Hundreds of Sudanese Troops Enter Saudi Arabia Heading to Yemen: Report

Hundreds of Sudanese Troops Enter Saudi Arabia Heading to Yemen: Report

By Staff, Agencies

Hundreds of Sudanese forces have reportedly entered Saudi Arabia en route to Yemen contrary to an earlier announcement by the North African country about a drawdown of its personnel in the bloody Saudi war on the poorest Arabian Peninsula nation.

Citing private Saudi sources, the Middle East Eye news portal [MEE] reported on Friday that 1,018 Sudanese army officers and soldiers arrived in Saudi Arabia by boat on September 22 after passing through passport control in the southwestern city of Jizan.

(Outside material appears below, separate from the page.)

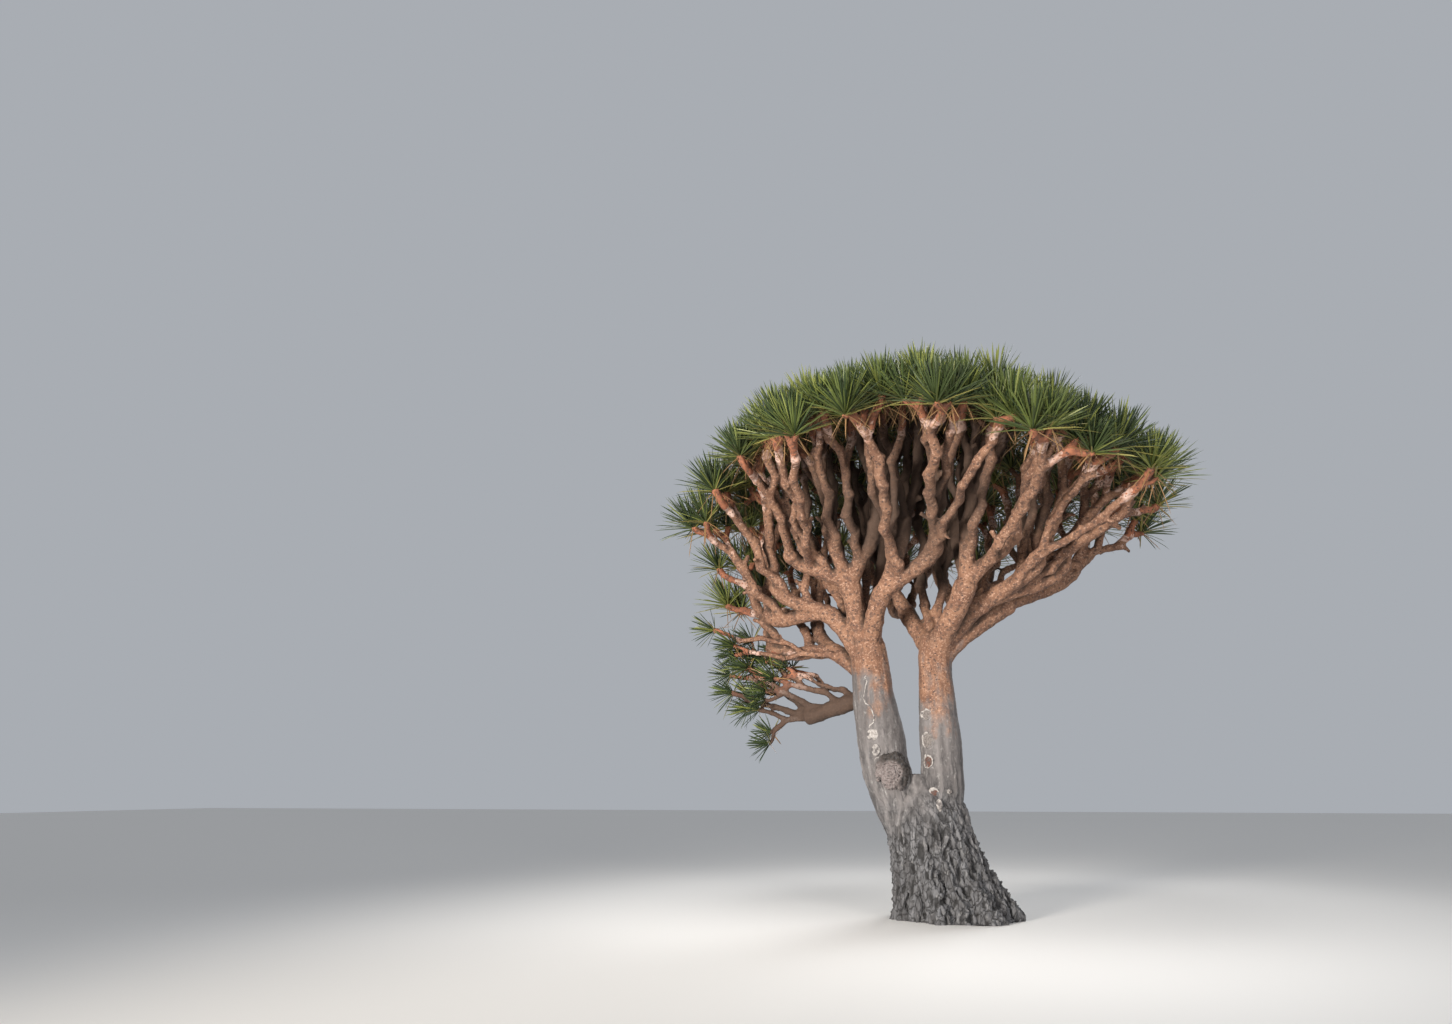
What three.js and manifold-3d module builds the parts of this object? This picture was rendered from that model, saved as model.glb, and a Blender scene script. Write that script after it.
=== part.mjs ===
// Dragon blood tree: one root, two leaning stems, forking boughs and an umbrella crown of leaf rosettes.
// Millimetres, +Z up. The origin is the middle of the flat cut at ground level.
// Azimuths are in degrees, seen from above: 0 is +X (right in the photograph), 90 is +Y (away), 270 is -Y.
import * as THREE from "three";
import { mergeVertices } from "three/addons/utils/BufferGeometryUtils.js";
import Module from "manifold-3d";

const wasm = await Module();
wasm.setup();

// Driving dimensions
const GAP = 0.3; // clear space between a limb and what it springs from
const STALK_GAP = 1.1 * GAP; // the same between a bough's end and the mass of foliage on it
const CUT_HEIGHT = 1470; // the trunk ends and the two stems begin here, just above the crotch

// The trunk's middle line and half sizes, evenly spaced from the ground to the crotch
const TRUNK = {
  height: 1230,
  lean: [-30, -130, -205, -260, -315],
  halfWidth: [470, 400, 372, 385, 385],
  halfDepth: [430, 345, 315, 300, 270],
  flareHeight: 480,
  flare: 0.12,
  buttresses: 7,
  buttressTurn: 0.6,
};

// Each stem's middle line from inside the trunk to the fork of its crown, and its radii, evenly spaced
const STEMS = {
  left_stem: {
    line: [[-330, 0, 560], [-535, -10, 1080], [-640, -10, 1640], [-712, 0, 2450]],
    radii: [190, 222, 236, 196],
  },
  right_stem: {
    line: [[-210, 10, 560], [-95, 10, 1080], [-80, 10, 1640], [-94, 0, 2400]],
    radii: [190, 208, 192, 178],
  },
};

const STEM_CROWN = 70; // how far the middle of a stem's top stands out, among the roots of its boughs

// The round knot low on the left stem, and its size
const KNOT = { at: [-500, -205, 1290], radius: 150, depth: 75 };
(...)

Two Sudanese planes also carried Sudanese military personnel from Khartoum to Saudi Arabia’s Najran airport the day before, according to one of the sources, who was speaking on condition of anonymity.

The first plane held 123 passengers and the second 128, the source said, adding that both planes later departed for Khartoum.

“The planes brought Sudanese officers and soldiers to take part in Operation Restoring Hope,” the source said, using the name that Saudi Arabia gave to its devastating military aggression against Yemen.

The fresh deployment came despite an announcement by the Sudanese military in January that it was winding down its presence in Yemen from around 5,000 mercenaries to a “minor” group of some 650.

Brigadier General Jamal Adam, a spokesman for the Rapid Support Forces [RSF] paramilitary, told Turkey’s Anadolu news agency that the Sudanese forces present in Yemen “were operating within two sections, the [United Arab] Emirates sector inside Aden, and the Saudi sector that extends on the Saudi-Yemeni border.”

In December 2019, Sudanese Prime Minister Abdalla Hamdok said the number of the Sudanese mercenaries had been reduced to 5,000 from 15,000.

He said his government had “inherited” the deployment in Yemen from Sudan’s former president, Omar Hassan al-Bashir, who was ousted following a popular uprising against his rule in April 2019.

Earlier reports said child soldiers from Sudan’s Darfur have been fighting on behalf of Saudi Arabia and its allies in the frontline of the Yemen war, with money being their only motive.